The remarkably uniform seismic structure of the ocean crust, together with a knowledge of the rate at which new seafloor forms from plate-tectonic theory, has been used to estimate the transfer of heat and mass from the Earth's deep interior to the crust, oceans, and atmosphere. Fossil sections of ocean crust, termed ophiolite complexes, preserved on land in tectonic collision zones at continental margins and island-arcs, have been used both to support this hypothesis and to allow more direct inference as to the internal structure, composition, and origin of the ocean crust. Nonetheless, it has long been known that significant differences exist between these fossil sections and what is known of the in situ ocean crust, both in the details of their rock chemistries and in the inferred thickness of many ophiolites, which are often much thinner than commonly inferred in the modern ocean (Coleman and Irwin, 1974). Thus, ophiolites have an inherently ambiguous provenance, with most attributed to a supra-subduction zone environment atypical of the world's oceans.

Hess (1962) proposed that the Moho was an alteration front in the mantle, and that seismic Layer 3 was made up mostly of partially serpentinized peridotite. In his model, the Moho was produced by auto-metasomatism of peridotite by primary water contained in the mantle as the mantle cooled into the stability field of serpentine during solid-state flow to the base of the crust. Later investigators, however, found it difficult to match laboratory observations of both seismic P- and S-wave velocities for partially serpentinized peridotite to those of Layer 3 (Christensen, 1972; Christensen and Salisbury, 1975), and rejected Hess's model in favor of a gabbroic lower crust. Recent studies now suggest, though, that the ocean crust has a complex, three-dimensional structure that is highly dependent on magma supply and spreading rates, and that it does not contain large steady-state magma chambers (e.g., Whitehead et al., 1984; Dick, 1989; Detrick et al., 1990; Sinton and Detrick, 1992; Carbotte and Macdonald, 1992).
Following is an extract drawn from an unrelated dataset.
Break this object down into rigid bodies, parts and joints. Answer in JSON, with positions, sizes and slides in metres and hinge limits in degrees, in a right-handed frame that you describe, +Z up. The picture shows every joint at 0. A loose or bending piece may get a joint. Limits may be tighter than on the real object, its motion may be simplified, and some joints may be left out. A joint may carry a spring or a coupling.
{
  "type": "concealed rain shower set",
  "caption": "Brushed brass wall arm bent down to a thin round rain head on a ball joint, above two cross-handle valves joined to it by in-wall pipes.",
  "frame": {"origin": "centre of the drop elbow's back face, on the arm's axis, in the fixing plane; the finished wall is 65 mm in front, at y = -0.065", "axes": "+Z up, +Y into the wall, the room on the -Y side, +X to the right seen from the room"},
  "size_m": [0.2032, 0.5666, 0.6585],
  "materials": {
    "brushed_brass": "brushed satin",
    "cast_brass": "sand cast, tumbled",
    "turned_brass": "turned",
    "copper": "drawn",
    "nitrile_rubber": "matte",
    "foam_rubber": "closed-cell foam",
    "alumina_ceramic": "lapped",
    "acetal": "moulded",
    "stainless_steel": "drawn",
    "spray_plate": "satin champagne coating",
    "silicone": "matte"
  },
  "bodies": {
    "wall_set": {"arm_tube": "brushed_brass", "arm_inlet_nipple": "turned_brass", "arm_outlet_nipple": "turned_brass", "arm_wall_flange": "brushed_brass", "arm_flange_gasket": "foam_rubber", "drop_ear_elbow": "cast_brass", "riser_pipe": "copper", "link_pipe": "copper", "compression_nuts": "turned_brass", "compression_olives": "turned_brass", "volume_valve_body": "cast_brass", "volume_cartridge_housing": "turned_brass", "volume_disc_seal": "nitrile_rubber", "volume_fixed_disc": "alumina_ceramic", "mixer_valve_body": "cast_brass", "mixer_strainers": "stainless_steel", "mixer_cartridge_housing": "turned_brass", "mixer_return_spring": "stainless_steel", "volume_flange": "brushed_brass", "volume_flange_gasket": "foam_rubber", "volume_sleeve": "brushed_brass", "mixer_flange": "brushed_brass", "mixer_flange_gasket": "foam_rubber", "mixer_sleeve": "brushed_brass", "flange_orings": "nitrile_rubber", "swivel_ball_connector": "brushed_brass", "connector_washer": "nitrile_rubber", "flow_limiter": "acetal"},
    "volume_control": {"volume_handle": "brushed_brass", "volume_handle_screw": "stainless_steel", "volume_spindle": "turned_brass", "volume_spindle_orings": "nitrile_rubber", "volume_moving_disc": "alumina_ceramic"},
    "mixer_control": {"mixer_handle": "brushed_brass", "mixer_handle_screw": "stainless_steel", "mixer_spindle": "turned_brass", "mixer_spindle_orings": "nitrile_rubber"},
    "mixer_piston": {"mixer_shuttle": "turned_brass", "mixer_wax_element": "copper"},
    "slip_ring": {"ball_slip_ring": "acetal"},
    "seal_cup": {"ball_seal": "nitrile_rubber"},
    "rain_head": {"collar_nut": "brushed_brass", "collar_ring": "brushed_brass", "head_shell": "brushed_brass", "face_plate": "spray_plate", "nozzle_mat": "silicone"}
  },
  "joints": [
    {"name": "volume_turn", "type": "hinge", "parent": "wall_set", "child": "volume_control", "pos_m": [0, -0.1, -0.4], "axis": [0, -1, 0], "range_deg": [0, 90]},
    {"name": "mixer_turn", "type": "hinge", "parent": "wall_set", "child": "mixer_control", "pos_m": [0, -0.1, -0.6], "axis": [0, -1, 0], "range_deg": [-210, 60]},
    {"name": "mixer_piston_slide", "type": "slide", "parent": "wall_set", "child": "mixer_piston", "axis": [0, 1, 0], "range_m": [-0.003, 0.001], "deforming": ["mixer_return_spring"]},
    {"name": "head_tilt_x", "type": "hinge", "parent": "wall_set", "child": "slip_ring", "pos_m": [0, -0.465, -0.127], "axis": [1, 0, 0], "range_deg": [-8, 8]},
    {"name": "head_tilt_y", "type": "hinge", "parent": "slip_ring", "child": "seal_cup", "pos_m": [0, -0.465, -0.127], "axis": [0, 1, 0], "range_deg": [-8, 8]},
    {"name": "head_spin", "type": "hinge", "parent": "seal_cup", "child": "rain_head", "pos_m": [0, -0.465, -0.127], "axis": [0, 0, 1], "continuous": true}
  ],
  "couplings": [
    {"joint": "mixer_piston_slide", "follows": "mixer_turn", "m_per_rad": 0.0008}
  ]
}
Compilations of dredge results and seismic data have suggested that a continuous gabbroic layer does not exist at slow-spreading ridges (Whitehead et al., 1984; Mutter et al., 1985; McCarthy et al., 1988; Dick, 1989; Cannat, 1993; Tucholke and Lin, 1994), and that the internal stratigraphy of slow-spread ocean crust is governed by dynamic processes of alteration and tectonism as much as by igneous processes. The exceptional abundance of serpentinized peridotite in dredge hauls from the walls of rift valleys in fracture zones and in the rift mountains away from fracture zones (Aumento and Loubat, 1971; Thompson and Melson, 1972; Dick, 1989; Cannat, 1993) raises the serious possibility that serpentinite is a major component of seismic Layer 3. Therefore, the Moho does not correspond everywhere in the oceans to the boundary between igneous crust and the mantle, but may be an alteration front, corresponding locally to the depth of circulation of sea water down cracks into the Earth's interior.
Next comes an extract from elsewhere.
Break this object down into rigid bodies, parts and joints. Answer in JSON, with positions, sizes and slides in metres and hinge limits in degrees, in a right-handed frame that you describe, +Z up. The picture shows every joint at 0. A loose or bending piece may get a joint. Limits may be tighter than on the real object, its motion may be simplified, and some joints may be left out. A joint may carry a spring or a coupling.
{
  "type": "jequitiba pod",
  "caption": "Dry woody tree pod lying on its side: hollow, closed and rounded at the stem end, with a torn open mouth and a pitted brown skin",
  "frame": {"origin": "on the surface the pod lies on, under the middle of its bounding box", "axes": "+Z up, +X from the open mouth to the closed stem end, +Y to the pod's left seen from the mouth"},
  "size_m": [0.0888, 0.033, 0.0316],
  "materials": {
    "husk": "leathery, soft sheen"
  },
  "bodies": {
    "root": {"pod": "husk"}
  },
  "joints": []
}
These factors — and an increasing awareness that spreading rate, ridge geometry, and proximity to mantle hot spots also have major impacts on ocean crust thickness and lithostratigraphy — make in situ observation of the lower ocean crust by drilling a necessity if the processes of ocean crust accretion and the nature of the ocean crust are ever to be understood. The Deep Sea Drilling Project (DSDP) and its successor Ocean Drilling Program (ODP) have directly sampled in situ ocean crust in a variety of spreading environments, once even drilling as deep as 2 km. This has confirmed many inferences from ophiolites as to its shallow structure and composition. The results at ODP Hole 504B, however, show that the seismic Layer 2/Layer 3 boundary may be an alteration front, rather than simply the boundary between diabase and gabbro, thus raising questions about the nature of the Moho as well. Despite the recovery of short sections of lower ocean crust and mantle by several ODP legs, no true representative section of seismic Layer 3 had ever been obtained in situ from the oceans, leaving its composition, state of alteration, and internal structure almost entirely a matter of inference.
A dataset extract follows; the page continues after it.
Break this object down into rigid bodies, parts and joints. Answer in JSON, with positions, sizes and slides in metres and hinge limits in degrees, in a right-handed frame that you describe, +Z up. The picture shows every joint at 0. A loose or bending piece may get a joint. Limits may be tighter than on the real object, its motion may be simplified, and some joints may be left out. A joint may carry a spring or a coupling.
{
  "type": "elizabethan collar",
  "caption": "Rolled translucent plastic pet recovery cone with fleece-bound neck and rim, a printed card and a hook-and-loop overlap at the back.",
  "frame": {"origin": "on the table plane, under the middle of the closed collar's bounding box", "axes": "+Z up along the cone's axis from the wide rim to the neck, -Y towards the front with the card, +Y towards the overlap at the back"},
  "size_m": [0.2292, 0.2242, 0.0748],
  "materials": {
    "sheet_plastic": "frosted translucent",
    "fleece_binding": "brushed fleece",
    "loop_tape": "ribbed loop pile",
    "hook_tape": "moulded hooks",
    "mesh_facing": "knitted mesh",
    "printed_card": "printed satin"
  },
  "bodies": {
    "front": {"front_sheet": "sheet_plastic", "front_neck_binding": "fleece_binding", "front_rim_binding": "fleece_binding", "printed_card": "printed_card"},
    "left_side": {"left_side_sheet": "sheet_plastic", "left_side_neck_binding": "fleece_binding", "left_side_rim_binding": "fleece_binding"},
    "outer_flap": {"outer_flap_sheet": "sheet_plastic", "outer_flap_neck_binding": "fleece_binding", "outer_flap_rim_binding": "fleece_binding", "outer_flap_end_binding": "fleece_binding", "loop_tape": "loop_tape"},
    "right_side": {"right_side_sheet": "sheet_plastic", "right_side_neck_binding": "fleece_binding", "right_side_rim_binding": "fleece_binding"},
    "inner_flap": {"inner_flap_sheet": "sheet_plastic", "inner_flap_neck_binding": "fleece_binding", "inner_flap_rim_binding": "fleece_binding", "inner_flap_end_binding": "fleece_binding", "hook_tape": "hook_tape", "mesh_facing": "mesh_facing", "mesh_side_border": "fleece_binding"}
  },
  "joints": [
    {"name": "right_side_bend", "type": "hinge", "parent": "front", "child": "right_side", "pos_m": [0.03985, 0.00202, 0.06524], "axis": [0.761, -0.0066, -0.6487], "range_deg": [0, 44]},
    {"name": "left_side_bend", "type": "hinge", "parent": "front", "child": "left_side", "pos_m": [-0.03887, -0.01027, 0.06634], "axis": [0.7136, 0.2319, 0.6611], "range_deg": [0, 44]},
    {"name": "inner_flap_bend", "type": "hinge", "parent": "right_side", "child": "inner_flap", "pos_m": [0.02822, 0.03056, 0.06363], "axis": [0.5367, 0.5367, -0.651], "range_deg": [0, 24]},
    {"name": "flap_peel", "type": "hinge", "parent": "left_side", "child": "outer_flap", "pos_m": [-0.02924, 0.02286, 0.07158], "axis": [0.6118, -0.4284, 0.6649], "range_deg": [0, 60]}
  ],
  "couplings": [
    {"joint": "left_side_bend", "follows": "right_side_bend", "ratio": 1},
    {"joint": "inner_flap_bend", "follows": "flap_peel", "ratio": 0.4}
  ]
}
With the completion of drilling on ODP Leg 176, however, Hole 735B comes close to this goal, representing a 1500-m section of coarsely crystalline gabbroic rock drilled in a tectonically exposed lower crustal section on a wave-cut platform flanking the Atlantis II Fracture Zone on the slow spreading Southwest Indian Ridge. The Hole 735B cores radically change our perception of the lower ocean crust at slow-spreading ridges. They indicate that the crust formed by a complex interaction of magmatic, tectonic, and hydrothermal processes. This presents a systematic variation in igneous petrology, structure, and alteration with depth quite unlike that associated with large magma chambers, thought to exist beneath fast-spreading ridges, or presently documented in ophiolites. Given the typical 4- to 6-km thicknesses of seismic Layer 3, this 1500-m section does not adequately characterize the lower crust for all the ocean basins, but, if the lower crust at ultra-slow-spreading ridges is only about 2 km thick as predicted by modeling and seismic refraction experiments, then it is a beginning. Because no other place has had the excellent drilling conditions, high recovery, ease of guide-base placement, and superb shallow exposures of lower crust as Hole 735B, this is the one location where we know we can drill a fully representative section of the lower ocean crust, and test the nature of the Moho and the crust/mantle boundary.